## BEGIN

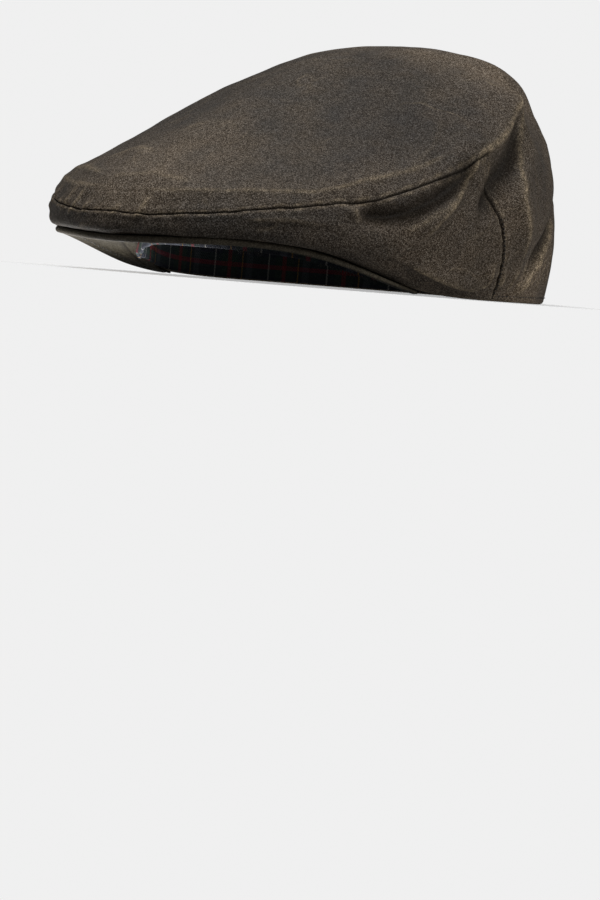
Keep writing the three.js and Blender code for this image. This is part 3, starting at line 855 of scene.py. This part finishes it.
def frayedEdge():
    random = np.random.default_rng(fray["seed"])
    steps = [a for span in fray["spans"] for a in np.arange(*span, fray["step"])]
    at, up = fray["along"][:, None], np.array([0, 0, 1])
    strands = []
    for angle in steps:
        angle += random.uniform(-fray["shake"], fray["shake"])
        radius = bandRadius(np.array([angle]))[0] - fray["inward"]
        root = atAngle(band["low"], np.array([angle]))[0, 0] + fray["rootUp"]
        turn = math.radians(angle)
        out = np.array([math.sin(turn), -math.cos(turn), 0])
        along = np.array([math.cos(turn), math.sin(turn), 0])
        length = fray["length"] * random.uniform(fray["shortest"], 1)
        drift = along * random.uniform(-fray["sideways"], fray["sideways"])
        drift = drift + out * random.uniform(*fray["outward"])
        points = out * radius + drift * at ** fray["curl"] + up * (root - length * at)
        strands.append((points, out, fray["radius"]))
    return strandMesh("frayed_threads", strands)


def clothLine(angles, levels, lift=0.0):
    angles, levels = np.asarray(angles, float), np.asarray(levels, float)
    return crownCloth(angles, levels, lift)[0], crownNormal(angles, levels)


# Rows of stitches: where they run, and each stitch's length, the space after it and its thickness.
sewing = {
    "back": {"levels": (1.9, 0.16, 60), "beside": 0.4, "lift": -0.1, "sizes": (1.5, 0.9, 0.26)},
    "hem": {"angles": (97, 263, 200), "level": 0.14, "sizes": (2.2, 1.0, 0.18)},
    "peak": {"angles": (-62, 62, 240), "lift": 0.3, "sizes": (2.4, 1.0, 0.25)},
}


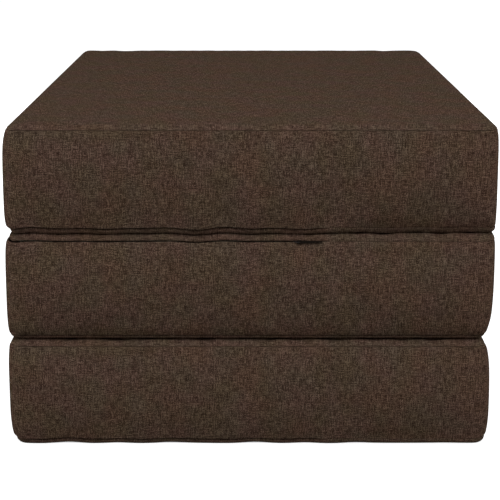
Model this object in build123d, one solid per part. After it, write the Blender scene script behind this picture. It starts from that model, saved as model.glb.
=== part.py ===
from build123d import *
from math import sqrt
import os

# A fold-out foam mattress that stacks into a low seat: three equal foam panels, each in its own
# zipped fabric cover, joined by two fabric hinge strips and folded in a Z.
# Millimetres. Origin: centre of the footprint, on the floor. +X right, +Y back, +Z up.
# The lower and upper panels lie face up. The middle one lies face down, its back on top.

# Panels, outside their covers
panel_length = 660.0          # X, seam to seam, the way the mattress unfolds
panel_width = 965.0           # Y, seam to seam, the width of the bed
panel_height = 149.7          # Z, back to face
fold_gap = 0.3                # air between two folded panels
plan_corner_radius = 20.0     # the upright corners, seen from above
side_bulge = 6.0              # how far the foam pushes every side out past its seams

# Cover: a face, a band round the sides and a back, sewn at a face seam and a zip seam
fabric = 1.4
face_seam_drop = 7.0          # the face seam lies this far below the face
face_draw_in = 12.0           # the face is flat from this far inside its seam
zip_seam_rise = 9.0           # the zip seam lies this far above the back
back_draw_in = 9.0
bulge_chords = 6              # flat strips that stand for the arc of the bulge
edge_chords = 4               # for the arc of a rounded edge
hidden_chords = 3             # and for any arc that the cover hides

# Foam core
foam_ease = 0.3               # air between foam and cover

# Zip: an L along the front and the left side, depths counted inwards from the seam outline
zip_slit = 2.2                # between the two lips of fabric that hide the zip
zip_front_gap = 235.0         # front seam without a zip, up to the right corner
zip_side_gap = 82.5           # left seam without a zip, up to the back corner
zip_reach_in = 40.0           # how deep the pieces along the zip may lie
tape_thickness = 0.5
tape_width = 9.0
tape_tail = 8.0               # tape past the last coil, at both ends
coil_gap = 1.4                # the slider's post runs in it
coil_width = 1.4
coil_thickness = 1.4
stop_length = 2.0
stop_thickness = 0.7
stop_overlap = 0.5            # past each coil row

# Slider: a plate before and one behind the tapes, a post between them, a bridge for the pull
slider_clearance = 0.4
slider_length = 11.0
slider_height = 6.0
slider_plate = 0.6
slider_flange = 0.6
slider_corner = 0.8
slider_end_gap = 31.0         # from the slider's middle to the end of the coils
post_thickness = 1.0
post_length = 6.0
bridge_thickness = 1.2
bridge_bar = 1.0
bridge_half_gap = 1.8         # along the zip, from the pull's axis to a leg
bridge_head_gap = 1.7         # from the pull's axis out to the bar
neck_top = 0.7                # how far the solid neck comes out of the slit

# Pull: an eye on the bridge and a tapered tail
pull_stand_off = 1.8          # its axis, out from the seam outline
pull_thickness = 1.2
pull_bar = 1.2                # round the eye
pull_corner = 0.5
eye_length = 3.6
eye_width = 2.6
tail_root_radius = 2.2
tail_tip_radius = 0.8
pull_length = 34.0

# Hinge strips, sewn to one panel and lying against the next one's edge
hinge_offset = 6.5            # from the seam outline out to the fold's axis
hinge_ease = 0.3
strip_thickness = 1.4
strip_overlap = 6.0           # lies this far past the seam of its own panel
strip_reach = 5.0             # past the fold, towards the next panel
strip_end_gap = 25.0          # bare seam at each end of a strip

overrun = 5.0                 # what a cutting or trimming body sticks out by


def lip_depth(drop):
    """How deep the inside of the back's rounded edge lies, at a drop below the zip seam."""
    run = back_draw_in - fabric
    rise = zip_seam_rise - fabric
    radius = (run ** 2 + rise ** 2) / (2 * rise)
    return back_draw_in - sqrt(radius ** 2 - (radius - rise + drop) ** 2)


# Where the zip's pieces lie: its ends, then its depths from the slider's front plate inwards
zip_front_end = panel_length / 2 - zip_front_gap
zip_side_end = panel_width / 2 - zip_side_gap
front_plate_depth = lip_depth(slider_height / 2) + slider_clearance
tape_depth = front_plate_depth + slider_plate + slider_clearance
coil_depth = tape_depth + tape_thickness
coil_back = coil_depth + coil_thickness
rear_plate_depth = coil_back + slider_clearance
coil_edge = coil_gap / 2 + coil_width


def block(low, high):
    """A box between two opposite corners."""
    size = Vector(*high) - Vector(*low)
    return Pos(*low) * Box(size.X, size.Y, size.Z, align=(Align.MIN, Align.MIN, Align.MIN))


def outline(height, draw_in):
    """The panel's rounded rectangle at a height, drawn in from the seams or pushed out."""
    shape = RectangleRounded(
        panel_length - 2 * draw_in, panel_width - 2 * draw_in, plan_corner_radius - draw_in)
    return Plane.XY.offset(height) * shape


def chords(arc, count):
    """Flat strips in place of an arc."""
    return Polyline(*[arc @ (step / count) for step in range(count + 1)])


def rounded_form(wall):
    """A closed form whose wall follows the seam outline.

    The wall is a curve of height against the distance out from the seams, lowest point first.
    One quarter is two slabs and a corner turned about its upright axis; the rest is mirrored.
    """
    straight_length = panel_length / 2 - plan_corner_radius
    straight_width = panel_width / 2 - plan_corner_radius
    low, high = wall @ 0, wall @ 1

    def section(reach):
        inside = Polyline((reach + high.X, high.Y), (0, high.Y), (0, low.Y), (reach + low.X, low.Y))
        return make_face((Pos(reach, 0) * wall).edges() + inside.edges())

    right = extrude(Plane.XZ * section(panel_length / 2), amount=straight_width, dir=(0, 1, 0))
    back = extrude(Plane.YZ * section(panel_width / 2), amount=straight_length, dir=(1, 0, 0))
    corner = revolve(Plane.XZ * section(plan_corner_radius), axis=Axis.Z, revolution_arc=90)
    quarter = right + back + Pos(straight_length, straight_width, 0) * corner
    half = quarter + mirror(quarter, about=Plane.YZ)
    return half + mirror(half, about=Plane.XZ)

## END

Exercise prompt> Make an exact copy of the material above.

Response to the task>
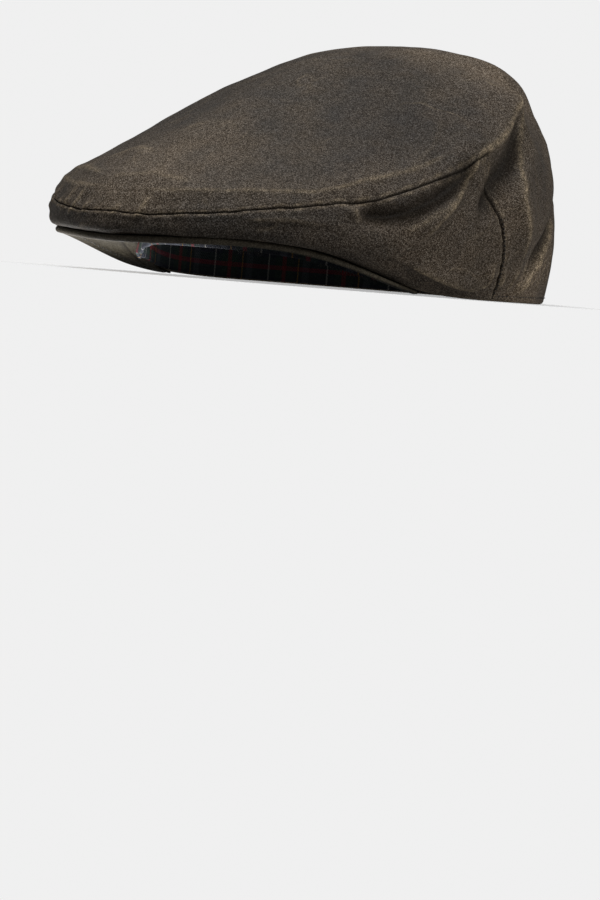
Keep writing the three.js and Blender code for this image. This is part 3, starting at line 855 of scene.py. This part finishes it.
def frayedEdge():
    random = np.random.default_rng(fray["seed"])
    steps = [a for span in fray["spans"] for a in np.arange(*span, fray["step"])]
    at, up = fray["along"][:, None], np.array([0, 0, 1])
    strands = []
    for angle in steps:
        angle += random.uniform(-fray["shake"], fray["shake"])
        radius = bandRadius(np.array([angle]))[0] - fray["inward"]
        root = atAngle(band["low"], np.array([angle]))[0, 0] + fray["rootUp"]
        turn = math.radians(angle)
        out = np.array([math.sin(turn), -math.cos(turn), 0])
        along = np.array([math.cos(turn), math.sin(turn), 0])
        length = fray["length"] * random.uniform(fray["shortest"], 1)
        drift = along * random.uniform(-fray["sideways"], fray["sideways"])
        drift = drift + out * random.uniform(*fray["outward"])
        points = out * radius + drift * at ** fray["curl"] + up * (root - length * at)
        strands.append((points, out, fray["radius"]))
    return strandMesh("frayed_threads", strands)


def clothLine(angles, levels, lift=0.0):
    angles, levels = np.asarray(angles, float), np.asarray(levels, float)
    return crownCloth(angles, levels, lift)[0], crownNormal(angles, levels)


# Rows of stitches: where they run, and each stitch's length, the space after it and its thickness.
sewing = {
    "back": {"levels": (1.9, 0.16, 60), "beside": 0.4, "lift": -0.1, "sizes": (1.5, 0.9, 0.26)},
    "hem": {"angles": (97, 263, 200), "level": 0.14, "sizes": (2.2, 1.0, 0.18)},
    "peak": {"angles": (-62, 62, 240), "lift": 0.3, "sizes": (2.4, 1.0, 0.25)},
}


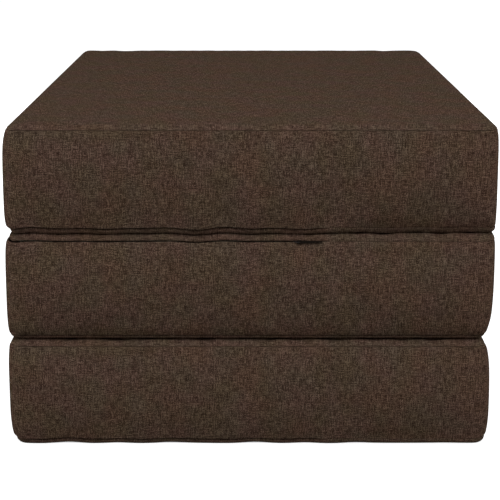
Model this object in build123d, one solid per part. After it, write the Blender scene script behind this picture. It starts from that model, saved as model.glb.
=== part.py ===
from build123d import *
from math import sqrt
import os

# A fold-out foam mattress that stacks into a low seat: three equal foam panels, each in its own
# zipped fabric cover, joined by two fabric hinge strips and folded in a Z.
# Millimetres. Origin: centre of the footprint, on the floor. +X right, +Y back, +Z up.
# The lower and upper panels lie face up. The middle one lies face down, its back on top.

# Panels, outside their covers
panel_length = 660.0          # X, seam to seam, the way the mattress unfolds
panel_width = 965.0           # Y, seam to seam, the width of the bed
panel_height = 149.7          # Z, back to face
fold_gap = 0.3                # air between two folded panels
plan_corner_radius = 20.0     # the upright corners, seen from above
side_bulge = 6.0              # how far the foam pushes every side out past its seams

# Cover: a face, a band round the sides and a back, sewn at a face seam and a zip seam
fabric = 1.4
face_seam_drop = 7.0          # the face seam lies this far below the face
face_draw_in = 12.0           # the face is flat from this far inside its seam
zip_seam_rise = 9.0           # the zip seam lies this far above the back
back_draw_in = 9.0
bulge_chords = 6              # flat strips that stand for the arc of the bulge
edge_chords = 4               # for the arc of a rounded edge
hidden_chords = 3             # and for any arc that the cover hides

# Foam core
foam_ease = 0.3               # air between foam and cover

# Zip: an L along the front and the left side, depths counted inwards from the seam outline
zip_slit = 2.2                # between the two lips of fabric that hide the zip
zip_front_gap = 235.0         # front seam without a zip, up to the right corner
zip_side_gap = 82.5           # left seam without a zip, up to the back corner
zip_reach_in = 40.0           # how deep the pieces along the zip may lie
tape_thickness = 0.5
tape_width = 9.0
tape_tail = 8.0               # tape past the last coil, at both ends
coil_gap = 1.4                # the slider's post runs in it
coil_width = 1.4
coil_thickness = 1.4
stop_length = 2.0
stop_thickness = 0.7
stop_overlap = 0.5            # past each coil row

# Slider: a plate before and one behind the tapes, a post between them, a bridge for the pull
slider_clearance = 0.4
slider_length = 11.0
slider_height = 6.0
slider_plate = 0.6
slider_flange = 0.6
slider_corner = 0.8
slider_end_gap = 31.0         # from the slider's middle to the end of the coils
post_thickness = 1.0
post_length = 6.0
bridge_thickness = 1.2
bridge_bar = 1.0
bridge_half_gap = 1.8         # along the zip, from the pull's axis to a leg
bridge_head_gap = 1.7         # from the pull's axis out to the bar
neck_top = 0.7                # how far the solid neck comes out of the slit

# Pull: an eye on the bridge and a tapered tail
pull_stand_off = 1.8          # its axis, out from the seam outline
pull_thickness = 1.2
pull_bar = 1.2                # round the eye
pull_corner = 0.5
eye_length = 3.6
eye_width = 2.6
tail_root_radius = 2.2
tail_tip_radius = 0.8
pull_length = 34.0

# Hinge strips, sewn to one panel and lying against the next one's edge
hinge_offset = 6.5            # from the seam outline out to the fold's axis
hinge_ease = 0.3
strip_thickness = 1.4
strip_overlap = 6.0           # lies this far past the seam of its own panel
strip_reach = 5.0             # past the fold, towards the next panel
strip_end_gap = 25.0          # bare seam at each end of a strip

overrun = 5.0                 # what a cutting or trimming body sticks out by


def lip_depth(drop):
    """How deep the inside of the back's rounded edge lies, at a drop below the zip seam."""
    run = back_draw_in - fabric
    rise = zip_seam_rise - fabric
    radius = (run ** 2 + rise ** 2) / (2 * rise)
    return back_draw_in - sqrt(radius ** 2 - (radius - rise + drop) ** 2)


# Where the zip's pieces lie: its ends, then its depths from the slider's front plate inwards
zip_front_end = panel_length / 2 - zip_front_gap
zip_side_end = panel_width / 2 - zip_side_gap
front_plate_depth = lip_depth(slider_height / 2) + slider_clearance
tape_depth = front_plate_depth + slider_plate + slider_clearance
coil_depth = tape_depth + tape_thickness
coil_back = coil_depth + coil_thickness
rear_plate_depth = coil_back + slider_clearance
coil_edge = coil_gap / 2 + coil_width


def block(low, high):
    """A box between two opposite corners."""
    size = Vector(*high) - Vector(*low)
    return Pos(*low) * Box(size.X, size.Y, size.Z, align=(Align.MIN, Align.MIN, Align.MIN))


def outline(height, draw_in):
    """The panel's rounded rectangle at a height, drawn in from the seams or pushed out."""
    shape = RectangleRounded(
        panel_length - 2 * draw_in, panel_width - 2 * draw_in, plan_corner_radius - draw_in)
    return Plane.XY.offset(height) * shape


def chords(arc, count):
    """Flat strips in place of an arc."""
    return Polyline(*[arc @ (step / count) for step in range(count + 1)])


def rounded_form(wall):
    """A closed form whose wall follows the seam outline.

    The wall is a curve of height against the distance out from the seams, lowest point first.
    One quarter is two slabs and a corner turned about its upright axis; the rest is mirrored.
    """
    straight_length = panel_length / 2 - plan_corner_radius
    straight_width = panel_width / 2 - plan_corner_radius
    low, high = wall @ 0, wall @ 1

    def section(reach):
        inside = Polyline((reach + high.X, high.Y), (0, high.Y), (0, low.Y), (reach + low.X, low.Y))
        return make_face((Pos(reach, 0) * wall).edges() + inside.edges())

    right = extrude(Plane.XZ * section(panel_length / 2), amount=straight_width, dir=(0, 1, 0))
    back = extrude(Plane.YZ * section(panel_width / 2), amount=straight_length, dir=(1, 0, 0))
    corner = revolve(Plane.XZ * section(plan_corner_radius), axis=Axis.Z, revolution_arc=90)
    quarter = right + back + Pos(straight_length, straight_width, 0) * corner
    half = quarter + mirror(quarter, about=Plane.YZ)
    return half + mirror(half, about=Plane.XZ)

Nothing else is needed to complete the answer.